Evidence exports, reporting templates, and chain-of-custody support simplify regulatory obligations. These capabilities save time during audits.

How a Dark Web Monitoring Tool Helps Reduce Exposure?

Monitoring tools reduce risk by enabling early, actionable insights and improving the response timeline.

Early Detection

Quick identification of leaks limits exploitation time. Faster awareness improves containment results.

Prioritized Intel

Context-rich intelligence helps analysts focus on real threats. This improves remediation depth and speed.

Compliance Support

Monitoring tools provide documentation needed for regulatory deadlines. Proper records reduce legal exposure.

Risk Reduction

Insights reveal recurring weaknesses and influence security investment. Long-term patterns help reduce incident frequency.

Analyst Efficiency

Automation and enriched data decrease manual workload. Efficiency gains reduce operational costs.

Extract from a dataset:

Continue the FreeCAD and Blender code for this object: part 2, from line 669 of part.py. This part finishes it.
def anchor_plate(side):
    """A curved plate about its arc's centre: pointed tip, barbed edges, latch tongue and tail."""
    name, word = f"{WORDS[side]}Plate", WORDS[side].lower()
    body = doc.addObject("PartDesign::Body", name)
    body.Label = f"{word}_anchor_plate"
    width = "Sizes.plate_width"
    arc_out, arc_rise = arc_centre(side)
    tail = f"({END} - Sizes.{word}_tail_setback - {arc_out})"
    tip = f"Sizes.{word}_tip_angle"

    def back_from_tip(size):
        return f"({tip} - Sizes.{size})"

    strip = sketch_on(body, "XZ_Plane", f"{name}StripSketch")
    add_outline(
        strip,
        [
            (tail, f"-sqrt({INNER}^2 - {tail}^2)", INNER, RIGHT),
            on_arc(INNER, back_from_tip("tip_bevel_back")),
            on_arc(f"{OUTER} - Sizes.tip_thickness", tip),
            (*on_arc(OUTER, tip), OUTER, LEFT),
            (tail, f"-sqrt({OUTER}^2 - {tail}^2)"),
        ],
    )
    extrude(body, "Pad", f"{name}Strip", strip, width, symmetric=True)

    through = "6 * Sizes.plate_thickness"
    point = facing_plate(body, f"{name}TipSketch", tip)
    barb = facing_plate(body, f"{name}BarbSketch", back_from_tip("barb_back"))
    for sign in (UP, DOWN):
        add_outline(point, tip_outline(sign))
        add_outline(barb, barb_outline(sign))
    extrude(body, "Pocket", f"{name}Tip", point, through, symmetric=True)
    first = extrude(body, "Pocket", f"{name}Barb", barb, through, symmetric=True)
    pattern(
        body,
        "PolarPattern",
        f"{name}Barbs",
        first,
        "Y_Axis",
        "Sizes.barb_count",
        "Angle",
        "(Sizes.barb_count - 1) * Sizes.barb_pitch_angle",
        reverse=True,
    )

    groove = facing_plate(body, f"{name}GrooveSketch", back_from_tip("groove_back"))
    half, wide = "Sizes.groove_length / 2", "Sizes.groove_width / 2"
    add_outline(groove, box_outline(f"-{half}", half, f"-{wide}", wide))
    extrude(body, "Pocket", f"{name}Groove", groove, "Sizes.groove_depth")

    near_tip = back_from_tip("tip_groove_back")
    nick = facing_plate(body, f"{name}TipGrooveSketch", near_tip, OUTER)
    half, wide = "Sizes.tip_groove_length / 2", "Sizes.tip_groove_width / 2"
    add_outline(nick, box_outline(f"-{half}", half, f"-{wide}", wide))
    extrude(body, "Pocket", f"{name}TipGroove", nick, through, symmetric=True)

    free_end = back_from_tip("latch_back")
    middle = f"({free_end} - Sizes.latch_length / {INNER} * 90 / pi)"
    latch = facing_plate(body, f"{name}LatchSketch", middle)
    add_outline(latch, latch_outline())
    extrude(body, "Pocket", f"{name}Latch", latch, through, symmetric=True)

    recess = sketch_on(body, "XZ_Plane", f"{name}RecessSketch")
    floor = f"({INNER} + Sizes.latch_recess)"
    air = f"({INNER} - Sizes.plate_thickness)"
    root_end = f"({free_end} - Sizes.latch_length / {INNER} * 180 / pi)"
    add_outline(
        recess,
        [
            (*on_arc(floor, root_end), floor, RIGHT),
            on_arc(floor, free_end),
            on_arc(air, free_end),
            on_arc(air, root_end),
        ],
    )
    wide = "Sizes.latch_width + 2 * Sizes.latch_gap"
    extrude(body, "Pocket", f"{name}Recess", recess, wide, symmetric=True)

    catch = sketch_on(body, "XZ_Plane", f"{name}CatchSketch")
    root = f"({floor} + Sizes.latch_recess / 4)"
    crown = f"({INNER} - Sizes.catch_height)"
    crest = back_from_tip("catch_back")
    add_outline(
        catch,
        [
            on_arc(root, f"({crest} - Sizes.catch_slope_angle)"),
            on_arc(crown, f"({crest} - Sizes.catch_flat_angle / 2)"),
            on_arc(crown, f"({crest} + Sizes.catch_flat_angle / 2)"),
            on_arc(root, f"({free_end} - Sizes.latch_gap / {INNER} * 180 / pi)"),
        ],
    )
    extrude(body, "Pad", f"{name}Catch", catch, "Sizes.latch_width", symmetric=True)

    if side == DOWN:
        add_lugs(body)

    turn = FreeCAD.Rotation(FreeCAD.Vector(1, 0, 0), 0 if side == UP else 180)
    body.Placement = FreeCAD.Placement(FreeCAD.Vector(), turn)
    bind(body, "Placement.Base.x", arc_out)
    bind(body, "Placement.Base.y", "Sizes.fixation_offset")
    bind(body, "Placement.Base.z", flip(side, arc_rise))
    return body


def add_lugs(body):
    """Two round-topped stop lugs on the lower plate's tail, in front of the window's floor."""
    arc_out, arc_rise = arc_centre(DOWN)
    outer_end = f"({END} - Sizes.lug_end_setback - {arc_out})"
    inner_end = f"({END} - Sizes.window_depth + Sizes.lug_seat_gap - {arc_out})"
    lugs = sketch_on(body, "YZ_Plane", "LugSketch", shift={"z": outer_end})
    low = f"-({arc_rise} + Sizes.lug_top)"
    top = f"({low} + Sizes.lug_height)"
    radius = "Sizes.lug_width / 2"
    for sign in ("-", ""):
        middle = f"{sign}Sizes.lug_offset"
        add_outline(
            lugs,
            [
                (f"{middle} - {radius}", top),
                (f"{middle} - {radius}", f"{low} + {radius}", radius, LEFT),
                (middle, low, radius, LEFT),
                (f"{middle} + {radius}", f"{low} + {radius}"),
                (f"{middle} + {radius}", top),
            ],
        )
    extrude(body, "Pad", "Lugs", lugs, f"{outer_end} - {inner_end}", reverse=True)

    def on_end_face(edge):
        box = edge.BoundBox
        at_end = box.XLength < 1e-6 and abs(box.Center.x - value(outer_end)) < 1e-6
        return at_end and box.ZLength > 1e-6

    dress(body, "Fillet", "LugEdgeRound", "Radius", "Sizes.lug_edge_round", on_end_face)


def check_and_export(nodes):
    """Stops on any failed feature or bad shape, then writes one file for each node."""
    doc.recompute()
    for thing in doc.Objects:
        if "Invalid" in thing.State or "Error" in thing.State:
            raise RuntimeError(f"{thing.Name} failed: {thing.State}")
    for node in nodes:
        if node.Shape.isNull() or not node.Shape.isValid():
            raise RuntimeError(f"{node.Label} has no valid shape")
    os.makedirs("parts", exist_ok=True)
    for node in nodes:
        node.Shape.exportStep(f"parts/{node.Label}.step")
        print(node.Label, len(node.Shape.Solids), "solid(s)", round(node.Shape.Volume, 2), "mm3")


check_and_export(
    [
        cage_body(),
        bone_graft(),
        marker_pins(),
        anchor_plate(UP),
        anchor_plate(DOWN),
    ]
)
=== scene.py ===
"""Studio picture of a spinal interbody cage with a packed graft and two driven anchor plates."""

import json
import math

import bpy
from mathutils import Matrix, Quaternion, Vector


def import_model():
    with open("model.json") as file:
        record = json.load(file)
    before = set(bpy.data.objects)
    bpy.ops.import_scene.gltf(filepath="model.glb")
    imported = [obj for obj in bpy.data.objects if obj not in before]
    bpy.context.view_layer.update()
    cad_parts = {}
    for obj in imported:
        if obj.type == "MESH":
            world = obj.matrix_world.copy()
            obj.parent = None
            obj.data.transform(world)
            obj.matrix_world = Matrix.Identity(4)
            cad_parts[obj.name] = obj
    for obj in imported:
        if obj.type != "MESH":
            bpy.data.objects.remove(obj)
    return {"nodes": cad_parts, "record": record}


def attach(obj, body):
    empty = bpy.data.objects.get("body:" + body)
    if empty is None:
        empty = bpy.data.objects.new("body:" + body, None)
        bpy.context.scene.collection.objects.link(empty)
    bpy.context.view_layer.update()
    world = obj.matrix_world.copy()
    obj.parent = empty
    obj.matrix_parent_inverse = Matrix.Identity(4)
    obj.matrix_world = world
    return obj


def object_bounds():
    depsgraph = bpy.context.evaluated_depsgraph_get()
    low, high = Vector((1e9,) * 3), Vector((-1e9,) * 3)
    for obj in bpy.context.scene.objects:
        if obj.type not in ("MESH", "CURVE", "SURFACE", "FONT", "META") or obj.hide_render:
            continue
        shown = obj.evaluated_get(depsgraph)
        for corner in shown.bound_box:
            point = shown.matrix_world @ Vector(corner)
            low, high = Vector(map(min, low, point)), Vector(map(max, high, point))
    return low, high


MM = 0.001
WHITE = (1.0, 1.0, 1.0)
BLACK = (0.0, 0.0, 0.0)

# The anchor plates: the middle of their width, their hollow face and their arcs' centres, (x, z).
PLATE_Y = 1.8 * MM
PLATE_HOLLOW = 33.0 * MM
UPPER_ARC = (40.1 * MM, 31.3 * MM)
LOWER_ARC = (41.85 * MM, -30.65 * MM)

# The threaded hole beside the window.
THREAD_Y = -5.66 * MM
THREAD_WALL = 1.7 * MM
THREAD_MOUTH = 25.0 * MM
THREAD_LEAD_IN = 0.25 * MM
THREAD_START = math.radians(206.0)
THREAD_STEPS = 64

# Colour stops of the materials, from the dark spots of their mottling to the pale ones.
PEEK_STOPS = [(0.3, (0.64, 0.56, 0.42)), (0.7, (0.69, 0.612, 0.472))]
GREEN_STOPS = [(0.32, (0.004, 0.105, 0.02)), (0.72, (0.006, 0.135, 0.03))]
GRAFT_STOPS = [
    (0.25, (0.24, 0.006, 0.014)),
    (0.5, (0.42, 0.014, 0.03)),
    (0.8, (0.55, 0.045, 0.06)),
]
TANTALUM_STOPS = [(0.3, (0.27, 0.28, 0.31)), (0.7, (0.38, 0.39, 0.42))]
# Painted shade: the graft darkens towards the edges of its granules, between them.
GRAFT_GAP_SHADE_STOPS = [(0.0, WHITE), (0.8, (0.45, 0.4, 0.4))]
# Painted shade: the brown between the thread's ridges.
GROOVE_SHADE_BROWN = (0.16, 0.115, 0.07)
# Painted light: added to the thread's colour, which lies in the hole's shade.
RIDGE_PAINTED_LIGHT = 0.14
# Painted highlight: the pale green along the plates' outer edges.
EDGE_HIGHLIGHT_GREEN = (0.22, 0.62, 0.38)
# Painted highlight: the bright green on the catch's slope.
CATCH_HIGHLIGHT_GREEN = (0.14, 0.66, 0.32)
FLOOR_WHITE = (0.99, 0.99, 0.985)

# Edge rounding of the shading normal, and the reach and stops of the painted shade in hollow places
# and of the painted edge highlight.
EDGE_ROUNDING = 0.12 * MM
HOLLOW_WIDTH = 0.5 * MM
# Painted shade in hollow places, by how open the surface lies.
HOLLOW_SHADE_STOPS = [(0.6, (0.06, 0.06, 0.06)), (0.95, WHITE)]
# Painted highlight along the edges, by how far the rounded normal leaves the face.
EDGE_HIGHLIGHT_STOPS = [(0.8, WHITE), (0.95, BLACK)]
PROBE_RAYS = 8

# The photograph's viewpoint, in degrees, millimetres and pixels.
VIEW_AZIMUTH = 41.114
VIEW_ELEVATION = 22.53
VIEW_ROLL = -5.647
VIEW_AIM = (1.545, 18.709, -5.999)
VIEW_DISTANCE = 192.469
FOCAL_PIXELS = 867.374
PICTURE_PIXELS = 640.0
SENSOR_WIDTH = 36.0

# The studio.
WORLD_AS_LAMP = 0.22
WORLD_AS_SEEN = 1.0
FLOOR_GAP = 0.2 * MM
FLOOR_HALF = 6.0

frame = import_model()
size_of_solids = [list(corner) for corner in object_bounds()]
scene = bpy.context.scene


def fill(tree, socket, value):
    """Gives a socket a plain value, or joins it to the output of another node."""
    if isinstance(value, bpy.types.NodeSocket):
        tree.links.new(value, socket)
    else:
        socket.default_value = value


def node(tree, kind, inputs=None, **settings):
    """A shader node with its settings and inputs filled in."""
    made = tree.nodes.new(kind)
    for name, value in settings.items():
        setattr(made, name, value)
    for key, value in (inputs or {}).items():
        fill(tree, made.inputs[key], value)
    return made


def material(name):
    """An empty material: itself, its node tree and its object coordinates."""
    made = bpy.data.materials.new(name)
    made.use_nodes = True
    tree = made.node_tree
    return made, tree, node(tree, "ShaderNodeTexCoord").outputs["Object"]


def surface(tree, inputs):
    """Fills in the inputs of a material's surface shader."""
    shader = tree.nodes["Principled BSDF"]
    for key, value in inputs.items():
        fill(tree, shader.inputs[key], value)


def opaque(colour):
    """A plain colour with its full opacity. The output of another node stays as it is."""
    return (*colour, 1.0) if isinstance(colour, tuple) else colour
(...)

FAQs About Dark Web Leak Sites

Are dark web leak sites legal to view?

Visiting the dark web is not illegal, but accessing stolen data may violate privacy or data protection laws. Organizations should rely on authorized monitoring tools.

How fast does stolen data appear on leak sites?

Data may appear within hours or weeks depending on the attacker’s timeline. Some groups leak samples immediately to increase pressure.

Can law enforcement shut down leak sites?

Yes, but not always quickly due to anonymity networks. Some sites reappear under new domains after takedowns.

Do all ransomware groups operate leak sites?

Most major groups do, but some rely solely on encryption and negotiation. Leak sites have become the industry norm for extortion.

Can individuals monitor the dark web for their data?

Yes, but consumer-grade monitoring tools are safer than manual browsing. Manual access exposes users to risk.

Final Thoughts

Dark web leak sites have become a powerful tool in ransomware and extortion campaigns. Understanding how they work helps organizations prepare, detect, and respond more effectively.

With strong preventive measures and reliable monitoring tools, businesses can reduce exposure and protect sensitive data in an increasingly hostile threat landscape.